On a longtemps ergoté, ici et là, sur l’épithète "élargie" dont a été affublé le protocole d’autonomie interne. Il a même été dit que ce n’est qu’une entourloupette pour contourner les longues vues algériennes sur un exutoire atlantique qui passe par l’amputation du Maroc d’un bon tiers de son territoire anciennement colonisé. Les objections d’Alger, via Tindouf, sont des faux-fuyants.

Les réticences d’ici, parmi une petite frange de la jeunesse de nos compatriotes sahraouis, sont téléguidées ; telle qu’on actionne une minorité active par téléphone cellulaire. Le Sahara sera bel et bien une structure régionale dotée d’institutions élues -assemblée représentative et instance exécutive dirigée par un chef aux attributions distinctives- pour une gestion autonome, au mieux des spécificités multiples de la région et des intérêts de la nation. Une nation unie sous les mêmes attributs de souveraineté, à commencer, encore une fois, par l’unité du territoire. Le Corcas n’est qu’une avant-première configuration, qui sera appelée à évoluer, voire à s’auto-transfigurer pour intégrer toutes les bonnes volontés qui voudraient agir dans ce sens. Y compris les éléments du Polisario capables de s’affranchir de la tutelle d’Alger. Aussi peu nombreux soient-ils, ils feront ainsi un acte de courage politique. D’autant plus que l’essentiel pour le développement infrastructurel du Sahara a été fait, par la mise à contribution des Marocains des autres provinces. Les autres problèmes, particulièrement l’emploi, est quasi-équitablement partagé par l’ensemble de la jeunesse du pays.

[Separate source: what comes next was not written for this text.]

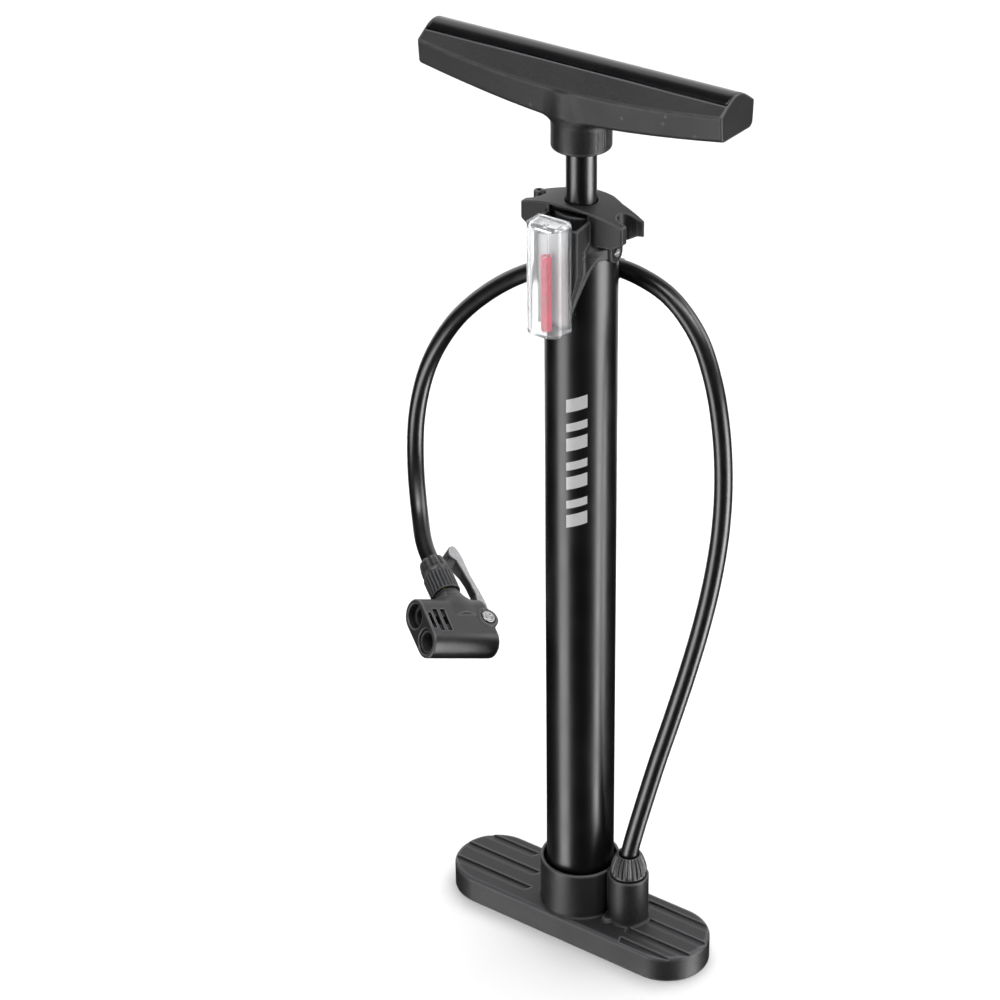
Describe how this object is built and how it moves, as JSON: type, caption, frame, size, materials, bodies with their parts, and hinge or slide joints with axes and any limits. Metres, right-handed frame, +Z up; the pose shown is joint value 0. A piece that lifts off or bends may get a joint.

En définitive, le plan d’autonomie pour le Sahara marocain est plus qu’une dernière chance. Une invite pour que le Maghreb, en tant qu’union régionale économiquement intégrée, viable, fiable et apaisée, puisse faire son entrée dans le 21ème siècle. Autrement, côté marocain, on n’y verrait, forcés et contraints, d’autre alternative que "la continuation de la politique par d’autres moyens". Le pire.